What financing did Apollomics (APLM) announce in this Form 6-K?

Apollomics entered into a $2,000,000 unsecured Convertible Promissory Note with its Chairman and CEO. The 0% interest bridge financing is intended to provide working capital to support clinical development programs and general corporate operations while the company pursues longer-term funding options.

What are the key conversion terms of Apollomics’ $2.0 million note?

The $2.0 million principal will automatically convert into Apollomics equity after a future equity financing that raises at least $10.0 million. The conversion price will be set at a 20% discount to the lowest per-share price paid by investors in that qualifying financing round.

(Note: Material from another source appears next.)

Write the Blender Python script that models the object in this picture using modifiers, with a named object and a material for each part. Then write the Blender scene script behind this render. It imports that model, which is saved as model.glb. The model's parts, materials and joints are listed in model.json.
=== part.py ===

What happens if Apollomics does not complete a $10 million equity financing?

If no qualifying equity financing occurs before the 18‑month maturity date, the note’s holder, Hung-Wen Chen, may elect to convert into Class A ordinary shares. The conversion price would then be based on the average closing price over the ten trading days before the maturity date.

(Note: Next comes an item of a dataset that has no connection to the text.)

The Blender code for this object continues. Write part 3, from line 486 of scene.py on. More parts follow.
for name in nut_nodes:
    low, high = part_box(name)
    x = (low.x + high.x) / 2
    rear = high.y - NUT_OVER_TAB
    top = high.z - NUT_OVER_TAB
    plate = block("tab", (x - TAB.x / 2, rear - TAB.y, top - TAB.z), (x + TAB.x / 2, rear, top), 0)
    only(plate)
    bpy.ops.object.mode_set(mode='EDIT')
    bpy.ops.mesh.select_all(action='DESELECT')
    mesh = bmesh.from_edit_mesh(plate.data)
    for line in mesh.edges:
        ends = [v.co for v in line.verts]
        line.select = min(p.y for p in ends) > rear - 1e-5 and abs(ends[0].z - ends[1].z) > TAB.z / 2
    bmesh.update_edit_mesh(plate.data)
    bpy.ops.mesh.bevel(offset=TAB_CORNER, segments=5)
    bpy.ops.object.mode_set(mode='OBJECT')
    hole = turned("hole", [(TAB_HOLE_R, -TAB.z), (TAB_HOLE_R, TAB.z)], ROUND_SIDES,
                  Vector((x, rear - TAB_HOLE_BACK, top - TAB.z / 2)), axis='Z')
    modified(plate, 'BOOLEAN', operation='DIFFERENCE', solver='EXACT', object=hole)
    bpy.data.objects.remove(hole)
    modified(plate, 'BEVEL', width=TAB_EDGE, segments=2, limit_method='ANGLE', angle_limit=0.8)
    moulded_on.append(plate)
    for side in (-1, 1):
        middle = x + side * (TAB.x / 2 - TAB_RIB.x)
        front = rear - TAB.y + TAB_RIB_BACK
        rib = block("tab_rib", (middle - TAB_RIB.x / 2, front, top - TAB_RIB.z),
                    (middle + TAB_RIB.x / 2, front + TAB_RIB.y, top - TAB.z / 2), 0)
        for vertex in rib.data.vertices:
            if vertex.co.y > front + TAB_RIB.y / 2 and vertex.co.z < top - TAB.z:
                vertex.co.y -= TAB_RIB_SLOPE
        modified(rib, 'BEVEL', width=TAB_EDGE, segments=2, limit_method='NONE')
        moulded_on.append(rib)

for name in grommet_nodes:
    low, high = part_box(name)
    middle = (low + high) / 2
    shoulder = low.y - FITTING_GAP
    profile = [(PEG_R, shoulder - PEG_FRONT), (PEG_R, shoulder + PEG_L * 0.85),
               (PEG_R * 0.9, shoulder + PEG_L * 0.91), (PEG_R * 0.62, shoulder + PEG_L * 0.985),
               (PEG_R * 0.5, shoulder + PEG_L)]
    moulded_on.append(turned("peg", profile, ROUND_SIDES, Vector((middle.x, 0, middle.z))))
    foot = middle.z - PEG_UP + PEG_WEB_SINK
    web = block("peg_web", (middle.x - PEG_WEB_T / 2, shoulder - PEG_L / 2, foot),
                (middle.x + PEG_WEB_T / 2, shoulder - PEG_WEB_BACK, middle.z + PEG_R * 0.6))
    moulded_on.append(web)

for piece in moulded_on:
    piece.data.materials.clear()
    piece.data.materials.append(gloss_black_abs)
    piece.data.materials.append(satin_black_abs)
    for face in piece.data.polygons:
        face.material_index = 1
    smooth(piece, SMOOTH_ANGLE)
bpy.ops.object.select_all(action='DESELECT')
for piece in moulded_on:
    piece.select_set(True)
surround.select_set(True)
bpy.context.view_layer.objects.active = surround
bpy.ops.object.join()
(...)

How will Apollomics use the $2.0 million in bridge financing proceeds?

Apollomics intends to use the $2.0 million in proceeds for working capital and general corporate purposes. The company specifically notes that the funds will support its ongoing clinical development operations as it advances oncology programs such as its lead candidate vebreltinib.

What governance steps did Apollomics take to approve the CEO’s note financing?

The terms of the convertible note were reviewed and recommended by Apollomics’ independent Audit Committee. The Board of Directors then approved the transaction, and Chairman and CEO Hung-Wen Chen, as the lender, abstained from the Board vote to mitigate conflicts of interest.